Harassing conduct is sometimes so commonplace that we often don’t recognize the behavior as being inappropriate. Many people who have been around auto dealerships for any length of time may not be very surprised that this type of behavior exists, while others may feel that these are mostly frivolous lawsuits designed to extort money from dealers. Perhaps the accused were “just kidding around” and meant no harm?

No matter what, the dealer loses. Any lawsuit is a bad lawsuit. Besides the cost of defending these claims, there will likely be immeasurable damage to a company’s reputation. What owner wants the public to be exposed to media stories accusing their dealership of employing harassers or racists?

To help avoid these types of claims, dealership employees should be trained in harassment prevention. Staff members (especially supervisors) need to understand that it is simply not okay to snap bras, whack backsides or use derogatory nicknames in today’s world, no matter what the intention.
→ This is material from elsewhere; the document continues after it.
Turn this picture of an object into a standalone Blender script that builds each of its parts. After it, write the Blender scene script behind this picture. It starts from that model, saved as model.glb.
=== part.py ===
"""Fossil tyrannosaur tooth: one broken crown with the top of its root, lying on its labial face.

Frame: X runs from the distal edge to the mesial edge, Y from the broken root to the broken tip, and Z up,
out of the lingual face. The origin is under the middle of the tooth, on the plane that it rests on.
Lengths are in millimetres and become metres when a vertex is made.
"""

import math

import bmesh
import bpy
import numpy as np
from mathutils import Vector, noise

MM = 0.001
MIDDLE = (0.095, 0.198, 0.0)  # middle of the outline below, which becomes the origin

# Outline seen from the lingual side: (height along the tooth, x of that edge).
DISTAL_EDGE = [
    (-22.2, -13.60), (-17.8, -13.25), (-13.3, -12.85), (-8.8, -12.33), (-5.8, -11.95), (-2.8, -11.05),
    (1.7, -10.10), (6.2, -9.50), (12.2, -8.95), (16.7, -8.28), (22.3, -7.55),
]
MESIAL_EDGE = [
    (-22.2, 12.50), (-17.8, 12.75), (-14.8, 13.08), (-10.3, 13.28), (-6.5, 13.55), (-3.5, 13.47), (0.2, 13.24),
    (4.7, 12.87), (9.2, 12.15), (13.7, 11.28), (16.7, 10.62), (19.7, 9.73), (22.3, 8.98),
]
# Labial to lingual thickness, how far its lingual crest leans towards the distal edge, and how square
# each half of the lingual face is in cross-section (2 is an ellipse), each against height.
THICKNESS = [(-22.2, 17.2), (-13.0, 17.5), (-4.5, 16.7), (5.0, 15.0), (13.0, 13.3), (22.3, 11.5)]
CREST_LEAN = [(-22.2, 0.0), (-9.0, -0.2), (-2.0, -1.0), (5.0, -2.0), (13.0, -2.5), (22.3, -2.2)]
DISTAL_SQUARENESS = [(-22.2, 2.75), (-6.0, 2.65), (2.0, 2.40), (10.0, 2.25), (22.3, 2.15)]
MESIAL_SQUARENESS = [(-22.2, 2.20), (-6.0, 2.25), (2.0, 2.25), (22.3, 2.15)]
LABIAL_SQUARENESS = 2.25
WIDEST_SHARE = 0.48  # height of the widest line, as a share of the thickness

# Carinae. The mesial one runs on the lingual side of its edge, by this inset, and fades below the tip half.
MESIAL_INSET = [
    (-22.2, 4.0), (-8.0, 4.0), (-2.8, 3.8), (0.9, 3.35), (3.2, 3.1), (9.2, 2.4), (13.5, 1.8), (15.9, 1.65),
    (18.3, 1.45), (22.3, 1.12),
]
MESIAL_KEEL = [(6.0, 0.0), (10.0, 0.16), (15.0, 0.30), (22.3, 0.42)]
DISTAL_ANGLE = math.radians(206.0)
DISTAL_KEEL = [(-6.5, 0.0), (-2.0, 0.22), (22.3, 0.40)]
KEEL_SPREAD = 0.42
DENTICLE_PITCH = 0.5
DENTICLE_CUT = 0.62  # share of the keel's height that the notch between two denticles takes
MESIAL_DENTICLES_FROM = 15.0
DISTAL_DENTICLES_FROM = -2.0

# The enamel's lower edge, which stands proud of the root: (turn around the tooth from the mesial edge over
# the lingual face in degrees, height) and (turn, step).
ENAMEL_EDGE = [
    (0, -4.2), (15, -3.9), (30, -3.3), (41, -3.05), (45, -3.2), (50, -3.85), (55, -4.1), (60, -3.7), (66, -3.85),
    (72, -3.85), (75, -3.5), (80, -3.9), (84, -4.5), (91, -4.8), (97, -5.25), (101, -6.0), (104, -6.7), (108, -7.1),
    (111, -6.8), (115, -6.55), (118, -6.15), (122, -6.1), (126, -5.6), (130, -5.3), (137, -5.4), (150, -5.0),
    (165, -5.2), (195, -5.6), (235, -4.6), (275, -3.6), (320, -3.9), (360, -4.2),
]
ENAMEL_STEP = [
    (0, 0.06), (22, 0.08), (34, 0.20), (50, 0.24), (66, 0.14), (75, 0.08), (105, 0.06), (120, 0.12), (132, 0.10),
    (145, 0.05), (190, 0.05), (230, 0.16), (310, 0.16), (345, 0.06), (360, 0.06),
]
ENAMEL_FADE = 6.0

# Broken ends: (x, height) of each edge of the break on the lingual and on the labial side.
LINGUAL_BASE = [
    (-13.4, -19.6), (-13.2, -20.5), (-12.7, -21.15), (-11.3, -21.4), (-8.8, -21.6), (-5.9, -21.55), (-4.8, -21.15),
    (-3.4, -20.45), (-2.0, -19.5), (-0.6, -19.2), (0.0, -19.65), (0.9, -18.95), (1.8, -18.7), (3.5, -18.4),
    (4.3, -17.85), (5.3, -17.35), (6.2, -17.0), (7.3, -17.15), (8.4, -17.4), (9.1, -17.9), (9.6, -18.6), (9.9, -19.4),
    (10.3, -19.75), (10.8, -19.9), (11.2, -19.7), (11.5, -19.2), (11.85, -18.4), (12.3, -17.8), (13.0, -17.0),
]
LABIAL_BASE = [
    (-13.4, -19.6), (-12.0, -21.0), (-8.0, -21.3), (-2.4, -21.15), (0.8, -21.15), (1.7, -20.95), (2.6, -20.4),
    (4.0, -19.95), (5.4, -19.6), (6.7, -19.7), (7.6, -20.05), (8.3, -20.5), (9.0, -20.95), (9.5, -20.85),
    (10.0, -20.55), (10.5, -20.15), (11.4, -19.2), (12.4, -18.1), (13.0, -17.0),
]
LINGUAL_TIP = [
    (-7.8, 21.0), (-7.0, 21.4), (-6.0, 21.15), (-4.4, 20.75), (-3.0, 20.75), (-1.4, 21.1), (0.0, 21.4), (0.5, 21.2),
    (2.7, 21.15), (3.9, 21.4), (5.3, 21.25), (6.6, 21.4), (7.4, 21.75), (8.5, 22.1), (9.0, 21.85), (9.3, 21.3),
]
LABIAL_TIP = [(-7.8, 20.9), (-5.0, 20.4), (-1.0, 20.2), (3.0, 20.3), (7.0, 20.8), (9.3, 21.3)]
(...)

As far as the law is concerned, harassment depends on how the conduct was received, not on the intent.

Some states, such as California, require harassment prevention training for supervisors. That’s great, but what about the non-supervisory employees? There is often a great of down-time at a dealership, and employees may get bored and tend to “goof around”. Is it harmless horseplay or perhaps behavior that crosses the line? Are supervisors able to monitor their subordinates’ behavior at all times? Are supervisors setting a proper example (bra-snapping)?
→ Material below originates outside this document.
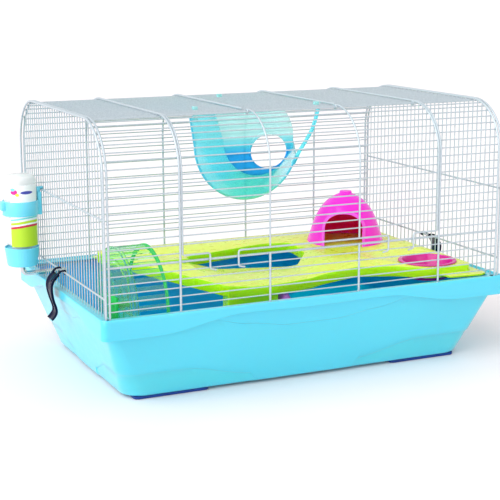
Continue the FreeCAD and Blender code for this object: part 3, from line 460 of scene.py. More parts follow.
def reworked(mesh, *edits):
    """Runs edits on a mesh and turns all its faces outwards."""
    work = bmesh.new()
    work.from_mesh(mesh)
    for edit in edits:
        edit(work)
    bmesh.ops.recalc_face_normals(work, faces=work.faces)
    work.to_mesh(mesh)
    work.free()


def mesh_of(name, shape, *edits):
    mesh = bpy.data.meshes.new(name)
    mesh.from_pydata([tuple(v) for v in shape.verts], [], shape.faces)
    reworked(mesh, *edits)
    return mesh


def smoothed(mesh, sharp):
    mesh.shade_smooth()
    mesh.set_sharp_from_angle(angle=math.radians(sharp))


def finish(name, shape, body, material, replaced=(), sharp=38.0):
    """Turns a Shape into a smooth-shaded piece that rides on a body."""
    mesh = mesh_of(name, shape, joined, without_slivers)
    return place_piece(name, mesh, body, material, replaced, sharp)


def place_piece(name, mesh, body, material, replaced, sharp=38.0):
    mesh.materials.clear()
    mesh.materials.append(material)
    smoothed(mesh, sharp)
    piece = added(name, mesh)
    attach(piece, body)
    if replaced:
        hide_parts(*replaced)
    return piece


def turned(name, profile, segments, place, body, material, replaced=(), ripple=None):
    """A piece that is a profile turned about an axis."""
    shape = Shape()
    lathe(shape, profile, segments, place, ripple)
    return finish(name, shape, body, material, replaced)


def repaint(piece, material, test):
    """Gives the faces that pass test(centre, normal) a second material."""
    piece.data.materials.append(material)
    for face in piece.data.polygons:
        if test(face.center, face.normal):
            face.material_index = 1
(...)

Most companies have an anti-harassment policy that all employees must sign, although I would venture to guess that the majority of people don’t read it or understand it. Having a policy in place and hanging posters is simply not enough protection for a dealership. Once again, All Dealership Employees Should Be Trained In Harassment Prevention.

Perhaps then the media, the EEOC and employees looking for an easy target to sue, can go pick on somebody else.